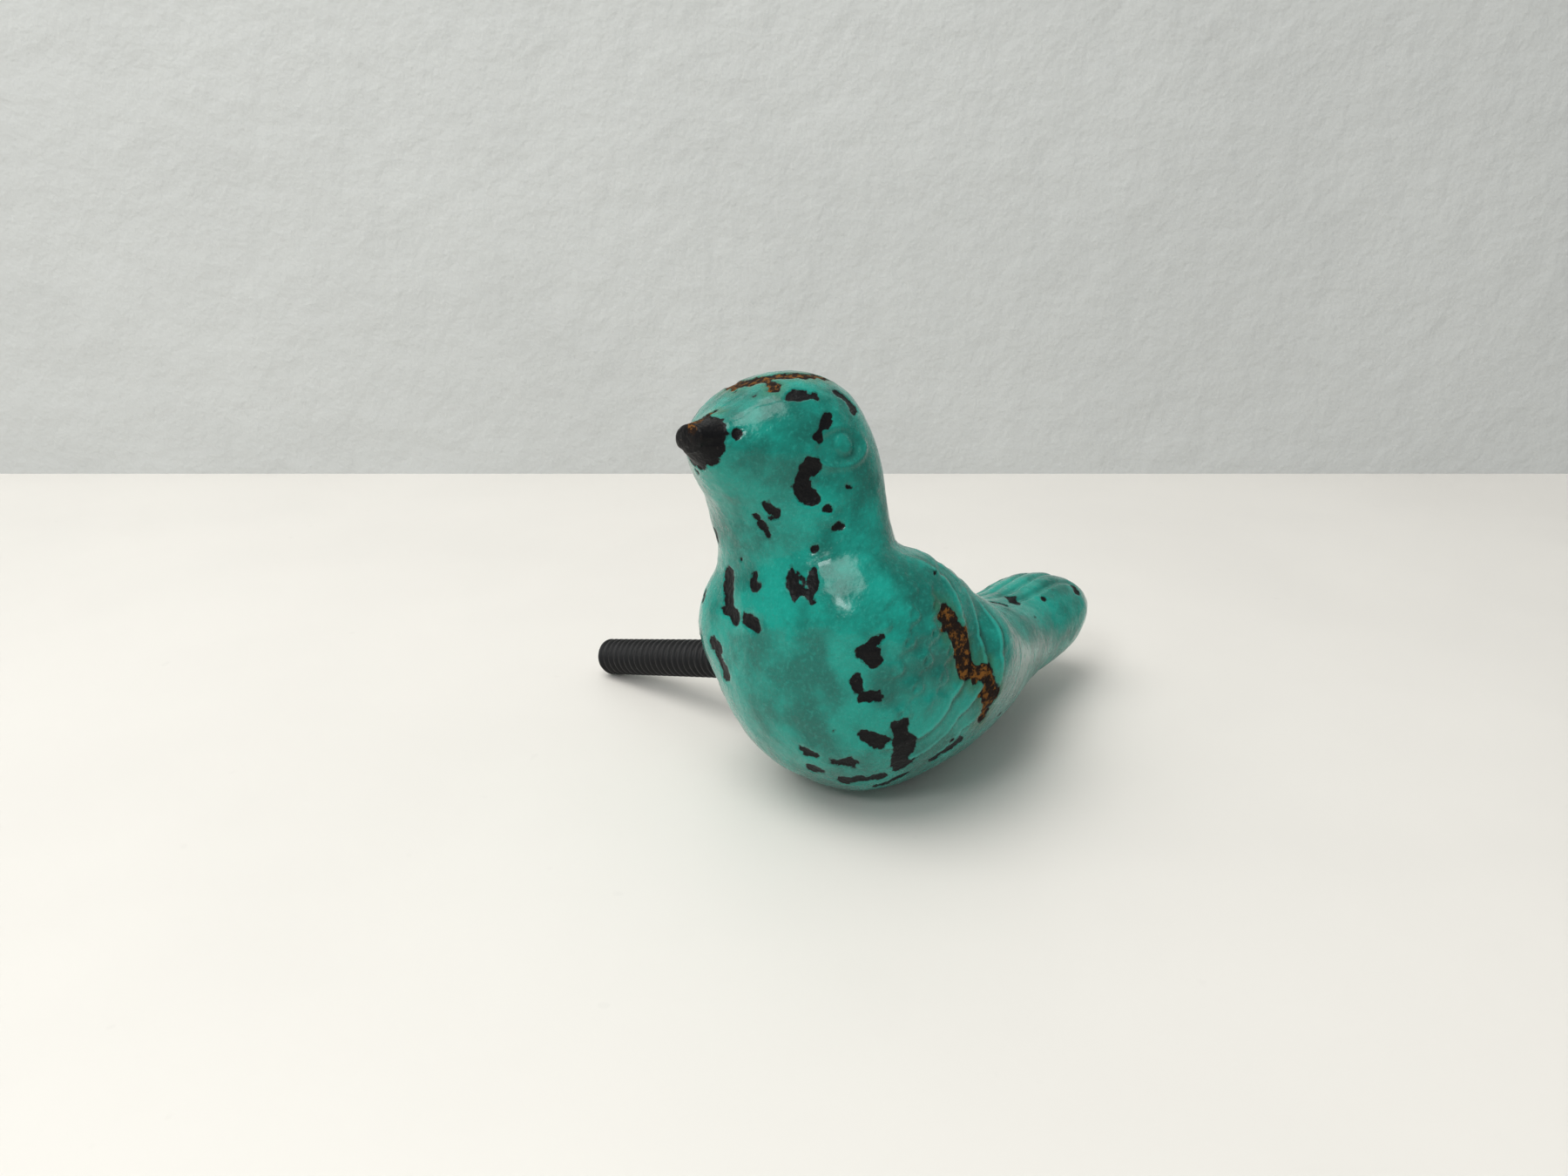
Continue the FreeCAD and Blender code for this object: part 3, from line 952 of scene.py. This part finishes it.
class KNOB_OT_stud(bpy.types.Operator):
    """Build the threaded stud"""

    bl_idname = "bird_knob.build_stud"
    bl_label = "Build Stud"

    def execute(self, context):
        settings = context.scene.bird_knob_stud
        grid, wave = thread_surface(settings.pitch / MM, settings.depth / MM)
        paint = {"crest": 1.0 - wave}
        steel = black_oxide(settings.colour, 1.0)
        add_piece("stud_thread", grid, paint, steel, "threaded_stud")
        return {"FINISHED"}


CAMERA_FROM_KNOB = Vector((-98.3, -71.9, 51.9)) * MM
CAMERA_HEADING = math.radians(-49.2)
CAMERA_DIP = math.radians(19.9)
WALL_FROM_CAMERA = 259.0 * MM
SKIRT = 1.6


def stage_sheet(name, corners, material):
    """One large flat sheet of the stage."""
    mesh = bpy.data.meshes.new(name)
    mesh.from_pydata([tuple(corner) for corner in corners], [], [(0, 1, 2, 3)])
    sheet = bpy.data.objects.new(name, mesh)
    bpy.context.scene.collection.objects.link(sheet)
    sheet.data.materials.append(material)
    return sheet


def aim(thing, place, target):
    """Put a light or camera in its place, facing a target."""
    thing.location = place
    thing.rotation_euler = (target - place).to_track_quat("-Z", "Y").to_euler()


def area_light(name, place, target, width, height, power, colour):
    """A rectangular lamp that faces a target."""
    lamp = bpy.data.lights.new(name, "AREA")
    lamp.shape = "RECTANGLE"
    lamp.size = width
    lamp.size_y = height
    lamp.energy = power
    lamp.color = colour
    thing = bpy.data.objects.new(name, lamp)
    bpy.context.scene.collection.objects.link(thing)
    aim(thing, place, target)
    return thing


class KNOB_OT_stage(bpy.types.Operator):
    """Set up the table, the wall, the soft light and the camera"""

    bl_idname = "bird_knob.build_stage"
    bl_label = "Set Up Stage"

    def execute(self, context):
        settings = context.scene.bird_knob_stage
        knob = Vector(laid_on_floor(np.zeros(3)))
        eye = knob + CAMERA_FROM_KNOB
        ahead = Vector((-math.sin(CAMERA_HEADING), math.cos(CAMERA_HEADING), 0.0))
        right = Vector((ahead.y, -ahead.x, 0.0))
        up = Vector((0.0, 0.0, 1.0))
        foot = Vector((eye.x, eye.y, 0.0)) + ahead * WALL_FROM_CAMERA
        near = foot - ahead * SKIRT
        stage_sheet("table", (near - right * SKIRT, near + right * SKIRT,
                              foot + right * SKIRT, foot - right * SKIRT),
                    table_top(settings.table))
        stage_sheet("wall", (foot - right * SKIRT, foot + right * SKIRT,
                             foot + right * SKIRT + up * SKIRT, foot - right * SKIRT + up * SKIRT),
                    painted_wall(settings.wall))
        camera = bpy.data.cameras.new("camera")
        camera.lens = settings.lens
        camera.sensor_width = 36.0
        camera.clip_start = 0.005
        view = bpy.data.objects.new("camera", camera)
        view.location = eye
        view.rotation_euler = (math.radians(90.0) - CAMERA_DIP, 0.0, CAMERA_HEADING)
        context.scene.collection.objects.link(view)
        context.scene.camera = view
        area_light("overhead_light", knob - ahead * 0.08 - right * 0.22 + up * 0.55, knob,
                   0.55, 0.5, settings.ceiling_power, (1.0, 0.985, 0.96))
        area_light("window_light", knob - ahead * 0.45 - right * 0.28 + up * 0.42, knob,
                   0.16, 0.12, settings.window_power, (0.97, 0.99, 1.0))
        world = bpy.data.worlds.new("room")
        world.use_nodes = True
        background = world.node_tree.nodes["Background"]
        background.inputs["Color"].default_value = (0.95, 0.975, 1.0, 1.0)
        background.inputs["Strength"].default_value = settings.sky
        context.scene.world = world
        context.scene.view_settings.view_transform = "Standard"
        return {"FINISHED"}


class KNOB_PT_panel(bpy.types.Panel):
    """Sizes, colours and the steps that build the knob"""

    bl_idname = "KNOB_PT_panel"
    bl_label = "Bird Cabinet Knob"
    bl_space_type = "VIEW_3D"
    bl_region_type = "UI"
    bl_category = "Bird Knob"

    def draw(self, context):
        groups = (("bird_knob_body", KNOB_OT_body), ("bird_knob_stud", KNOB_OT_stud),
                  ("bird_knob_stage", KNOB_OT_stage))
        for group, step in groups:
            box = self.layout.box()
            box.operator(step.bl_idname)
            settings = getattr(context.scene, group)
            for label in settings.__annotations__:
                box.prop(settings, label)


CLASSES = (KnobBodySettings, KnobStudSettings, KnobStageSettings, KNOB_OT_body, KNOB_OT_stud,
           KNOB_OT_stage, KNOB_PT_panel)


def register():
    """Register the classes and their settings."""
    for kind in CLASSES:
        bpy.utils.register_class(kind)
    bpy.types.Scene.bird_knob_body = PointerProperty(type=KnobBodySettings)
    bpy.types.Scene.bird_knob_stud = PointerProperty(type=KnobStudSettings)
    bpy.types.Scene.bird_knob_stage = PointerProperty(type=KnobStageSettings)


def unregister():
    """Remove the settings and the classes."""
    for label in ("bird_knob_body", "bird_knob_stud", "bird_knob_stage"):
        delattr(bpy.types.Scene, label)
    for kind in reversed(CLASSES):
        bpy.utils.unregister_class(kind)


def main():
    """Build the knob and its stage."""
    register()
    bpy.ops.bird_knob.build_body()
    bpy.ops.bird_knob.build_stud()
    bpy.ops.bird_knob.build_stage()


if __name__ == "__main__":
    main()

..............................

• _Problem description_:
Please output the complete data exactly.

• _Answer to the problem_:
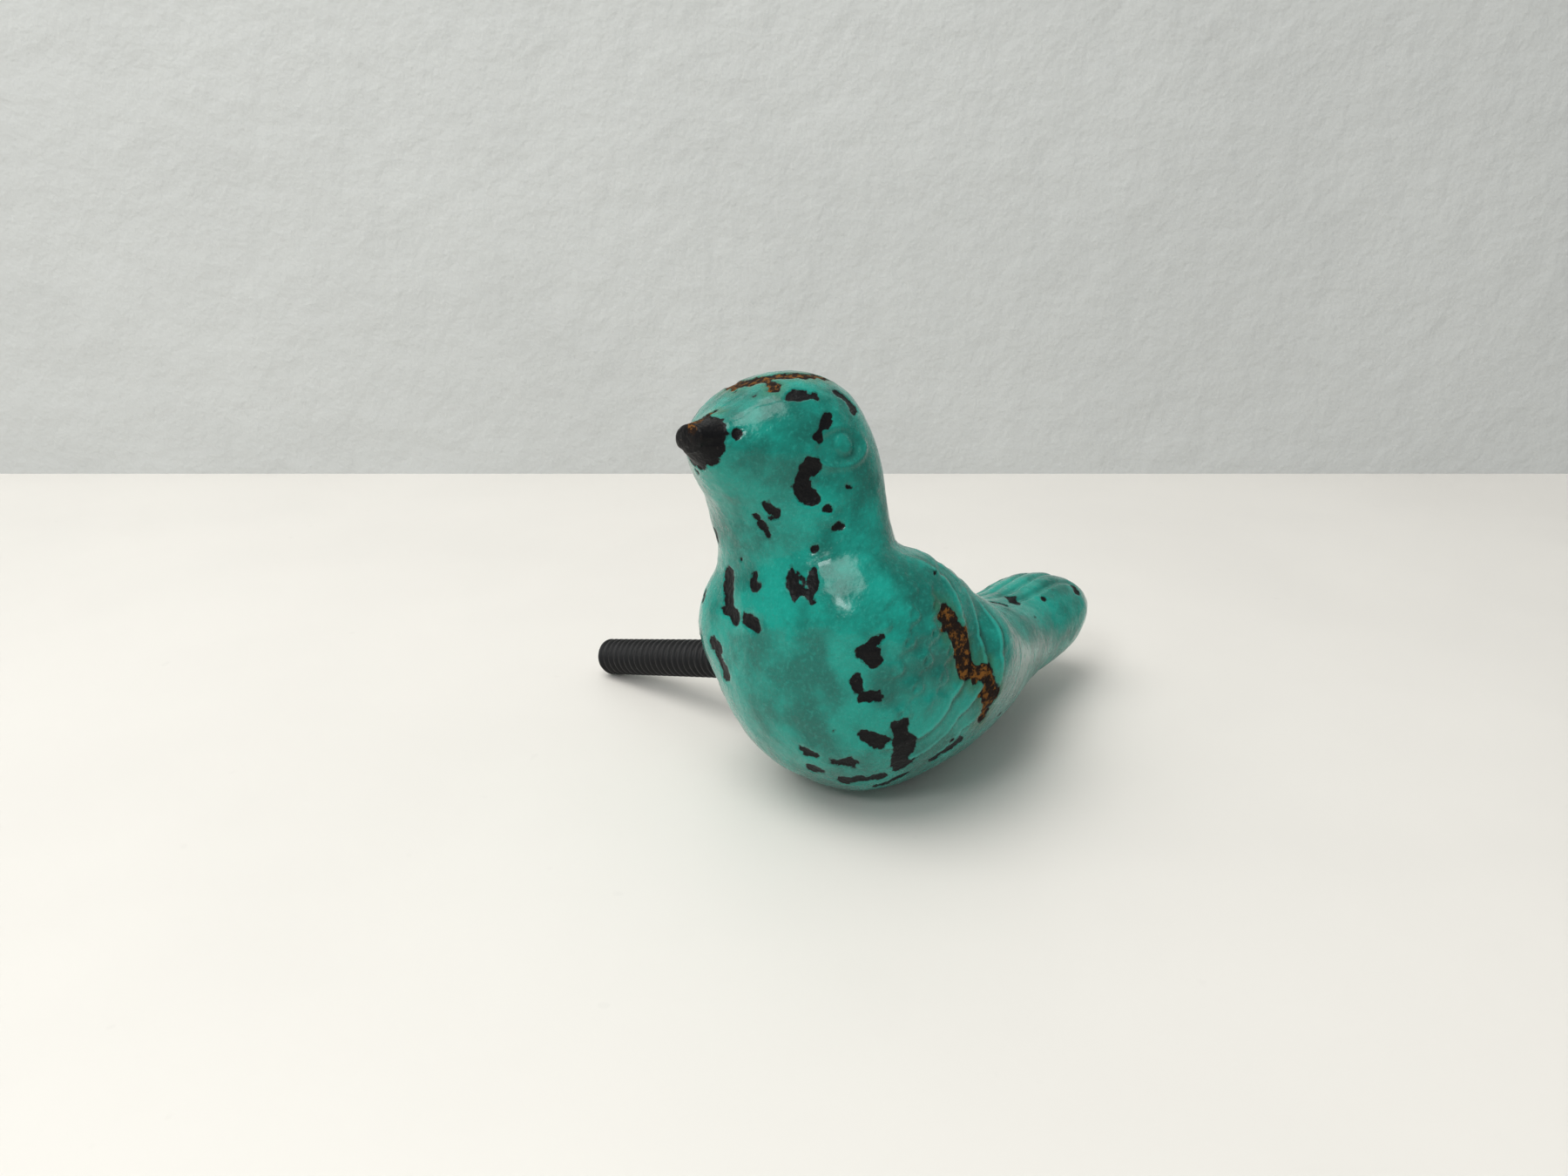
Continue the FreeCAD and Blender code for this object: part 3, from line 952 of scene.py. This part finishes it.
class KNOB_OT_stud(bpy.types.Operator):
    """Build the threaded stud"""

    bl_idname = "bird_knob.build_stud"
    bl_label = "Build Stud"

    def execute(self, context):
        settings = context.scene.bird_knob_stud
        grid, wave = thread_surface(settings.pitch / MM, settings.depth / MM)
        paint = {"crest": 1.0 - wave}
        steel = black_oxide(settings.colour, 1.0)
        add_piece("stud_thread", grid, paint, steel, "threaded_stud")
        return {"FINISHED"}


CAMERA_FROM_KNOB = Vector((-98.3, -71.9, 51.9)) * MM
CAMERA_HEADING = math.radians(-49.2)
CAMERA_DIP = math.radians(19.9)
WALL_FROM_CAMERA = 259.0 * MM
SKIRT = 1.6


def stage_sheet(name, corners, material):
    """One large flat sheet of the stage."""
    mesh = bpy.data.meshes.new(name)
    mesh.from_pydata([tuple(corner) for corner in corners], [], [(0, 1, 2, 3)])
    sheet = bpy.data.objects.new(name, mesh)
    bpy.context.scene.collection.objects.link(sheet)
    sheet.data.materials.append(material)
    return sheet


def aim(thing, place, target):
    """Put a light or camera in its place, facing a target."""
    thing.location = place
    thing.rotation_euler = (target - place).to_track_quat("-Z", "Y").to_euler()


def area_light(name, place, target, width, height, power, colour):
    """A rectangular lamp that faces a target."""
    lamp = bpy.data.lights.new(name, "AREA")
    lamp.shape = "RECTANGLE"
    lamp.size = width
    lamp.size_y = height
    lamp.energy = power
    lamp.color = colour
    thing = bpy.data.objects.new(name, lamp)
    bpy.context.scene.collection.objects.link(thing)
    aim(thing, place, target)
    return thing


class KNOB_OT_stage(bpy.types.Operator):
    """Set up the table, the wall, the soft light and the camera"""

    bl_idname = "bird_knob.build_stage"
    bl_label = "Set Up Stage"

    def execute(self, context):
        settings = context.scene.bird_knob_stage
        knob = Vector(laid_on_floor(np.zeros(3)))
        eye = knob + CAMERA_FROM_KNOB
        ahead = Vector((-math.sin(CAMERA_HEADING), math.cos(CAMERA_HEADING), 0.0))
        right = Vector((ahead.y, -ahead.x, 0.0))
        up = Vector((0.0, 0.0, 1.0))
        foot = Vector((eye.x, eye.y, 0.0)) + ahead * WALL_FROM_CAMERA
        near = foot - ahead * SKIRT
        stage_sheet("table", (near - right * SKIRT, near + right * SKIRT,
                              foot + right * SKIRT, foot - right * SKIRT),
                    table_top(settings.table))
        stage_sheet("wall", (foot - right * SKIRT, foot + right * SKIRT,
                             foot + right * SKIRT + up * SKIRT, foot - right * SKIRT + up * SKIRT),
                    painted_wall(settings.wall))
        camera = bpy.data.cameras.new("camera")
        camera.lens = settings.lens
        camera.sensor_width = 36.0
        camera.clip_start = 0.005
        view = bpy.data.objects.new("camera", camera)
        view.location = eye
        view.rotation_euler = (math.radians(90.0) - CAMERA_DIP, 0.0, CAMERA_HEADING)
        context.scene.collection.objects.link(view)
        context.scene.camera = view
        area_light("overhead_light", knob - ahead * 0.08 - right * 0.22 + up * 0.55, knob,
                   0.55, 0.5, settings.ceiling_power, (1.0, 0.985, 0.96))
        area_light("window_light", knob - ahead * 0.45 - right * 0.28 + up * 0.42, knob,
                   0.16, 0.12, settings.window_power, (0.97, 0.99, 1.0))
        world = bpy.data.worlds.new("room")
        world.use_nodes = True
        background = world.node_tree.nodes["Background"]
        background.inputs["Color"].default_value = (0.95, 0.975, 1.0, 1.0)
        background.inputs["Strength"].default_value = settings.sky
        context.scene.world = world
        context.scene.view_settings.view_transform = "Standard"
        return {"FINISHED"}


class KNOB_PT_panel(bpy.types.Panel):
    """Sizes, colours and the steps that build the knob"""

    bl_idname = "KNOB_PT_panel"
    bl_label = "Bird Cabinet Knob"
    bl_space_type = "VIEW_3D"
    bl_region_type = "UI"
    bl_category = "Bird Knob"

    def draw(self, context):
        groups = (("bird_knob_body", KNOB_OT_body), ("bird_knob_stud", KNOB_OT_stud),
                  ("bird_knob_stage", KNOB_OT_stage))
        for group, step in groups:
            box = self.layout.box()
            box.operator(step.bl_idname)
            settings = getattr(context.scene, group)
            for label in settings.__annotations__:
                box.prop(settings, label)


CLASSES = (KnobBodySettings, KnobStudSettings, KnobStageSettings, KNOB_OT_body, KNOB_OT_stud,
           KNOB_OT_stage, KNOB_PT_panel)


def register():
    """Register the classes and their settings."""
    for kind in CLASSES:
        bpy.utils.register_class(kind)
    bpy.types.Scene.bird_knob_body = PointerProperty(type=KnobBodySettings)
    bpy.types.Scene.bird_knob_stud = PointerProperty(type=KnobStudSettings)
    bpy.types.Scene.bird_knob_stage = PointerProperty(type=KnobStageSettings)


def unregister():
    """Remove the settings and the classes."""
    for label in ("bird_knob_body", "bird_knob_stud", "bird_knob_stage"):
        delattr(bpy.types.Scene, label)
    for kind in reversed(CLASSES):
        bpy.utils.unregister_class(kind)


def main():
    """Build the knob and its stage."""
    register()
    bpy.ops.bird_knob.build_body()
    bpy.ops.bird_knob.build_stud()
    bpy.ops.bird_knob.build_stage()


if __name__ == "__main__":
    main()